(Entries with model source code)
begin
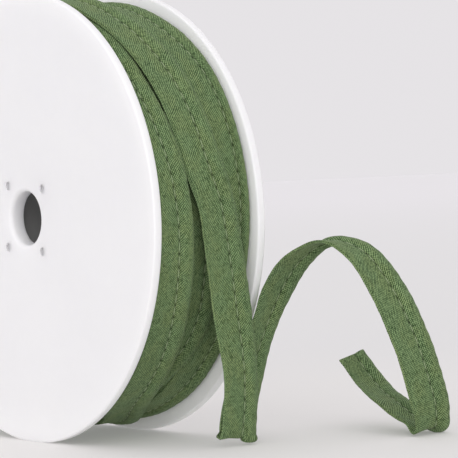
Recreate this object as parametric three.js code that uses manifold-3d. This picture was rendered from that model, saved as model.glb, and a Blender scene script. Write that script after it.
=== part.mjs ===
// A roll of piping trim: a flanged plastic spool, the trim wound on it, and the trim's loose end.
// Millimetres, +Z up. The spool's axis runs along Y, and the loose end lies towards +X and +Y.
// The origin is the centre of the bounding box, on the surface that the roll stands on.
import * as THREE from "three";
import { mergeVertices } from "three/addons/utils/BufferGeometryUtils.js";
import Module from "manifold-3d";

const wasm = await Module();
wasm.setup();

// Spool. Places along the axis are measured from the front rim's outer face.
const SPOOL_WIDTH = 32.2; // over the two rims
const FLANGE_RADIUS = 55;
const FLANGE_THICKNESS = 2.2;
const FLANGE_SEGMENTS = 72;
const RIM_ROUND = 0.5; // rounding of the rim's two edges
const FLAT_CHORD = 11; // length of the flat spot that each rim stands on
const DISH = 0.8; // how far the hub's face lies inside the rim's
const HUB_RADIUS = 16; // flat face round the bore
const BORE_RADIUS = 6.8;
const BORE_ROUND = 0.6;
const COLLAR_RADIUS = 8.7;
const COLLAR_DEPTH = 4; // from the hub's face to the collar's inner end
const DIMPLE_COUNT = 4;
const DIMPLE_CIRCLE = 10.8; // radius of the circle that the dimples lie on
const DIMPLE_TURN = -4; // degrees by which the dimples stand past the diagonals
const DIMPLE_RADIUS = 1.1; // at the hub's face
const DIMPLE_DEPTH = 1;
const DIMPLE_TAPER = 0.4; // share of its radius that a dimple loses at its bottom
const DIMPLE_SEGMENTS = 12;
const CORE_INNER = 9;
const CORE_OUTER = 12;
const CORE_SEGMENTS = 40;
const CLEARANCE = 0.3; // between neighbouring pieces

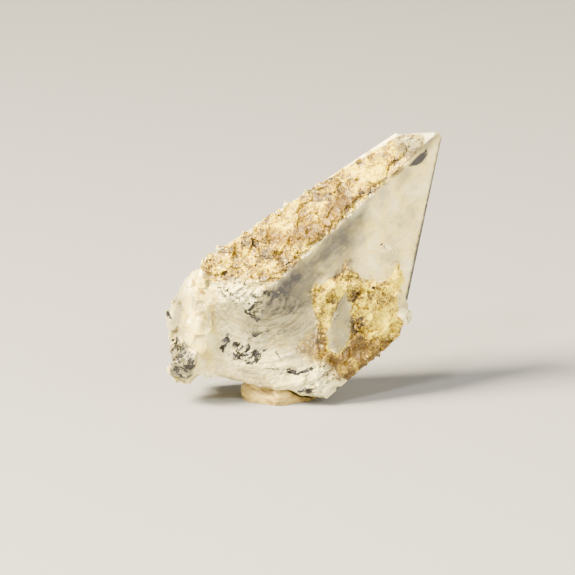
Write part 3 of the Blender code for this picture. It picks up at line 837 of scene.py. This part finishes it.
end
Make an exact copy of the records.

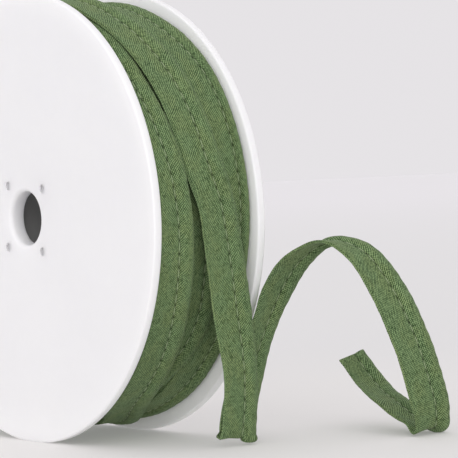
Recreate this object as parametric three.js code that uses manifold-3d. This picture was rendered from that model, saved as model.glb, and a Blender scene script. Write that script after it.
=== part.mjs ===
// A roll of piping trim: a flanged plastic spool, the trim wound on it, and the trim's loose end.
// Millimetres, +Z up. The spool's axis runs along Y, and the loose end lies towards +X and +Y.
// The origin is the centre of the bounding box, on the surface that the roll stands on.
import * as THREE from "three";
import { mergeVertices } from "three/addons/utils/BufferGeometryUtils.js";
import Module from "manifold-3d";

const wasm = await Module();
wasm.setup();

// Spool. Places along the axis are measured from the front rim's outer face.
const SPOOL_WIDTH = 32.2; // over the two rims
const FLANGE_RADIUS = 55;
const FLANGE_THICKNESS = 2.2;
const FLANGE_SEGMENTS = 72;
const RIM_ROUND = 0.5; // rounding of the rim's two edges
const FLAT_CHORD = 11; // length of the flat spot that each rim stands on
const DISH = 0.8; // how far the hub's face lies inside the rim's
const HUB_RADIUS = 16; // flat face round the bore
const BORE_RADIUS = 6.8;
const BORE_ROUND = 0.6;
const COLLAR_RADIUS = 8.7;
const COLLAR_DEPTH = 4; // from the hub's face to the collar's inner end
const DIMPLE_COUNT = 4;
const DIMPLE_CIRCLE = 10.8; // radius of the circle that the dimples lie on
const DIMPLE_TURN = -4; // degrees by which the dimples stand past the diagonals
const DIMPLE_RADIUS = 1.1; // at the hub's face
const DIMPLE_DEPTH = 1;
const DIMPLE_TAPER = 0.4; // share of its radius that a dimple loses at its bottom
const DIMPLE_SEGMENTS = 12;
const CORE_INNER = 9;
const CORE_OUTER = 12;
const CORE_SEGMENTS = 40;
const CLEARANCE = 0.3; // between neighbouring pieces

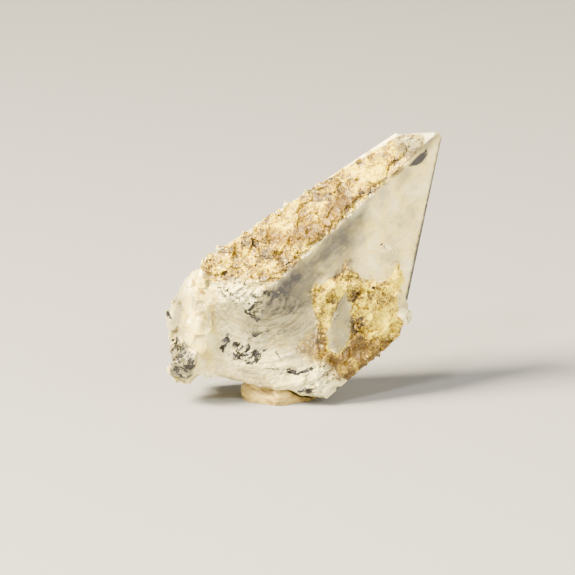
Write part 3 of the Blender code for this picture. It picks up at line 837 of scene.py. This part finishes it.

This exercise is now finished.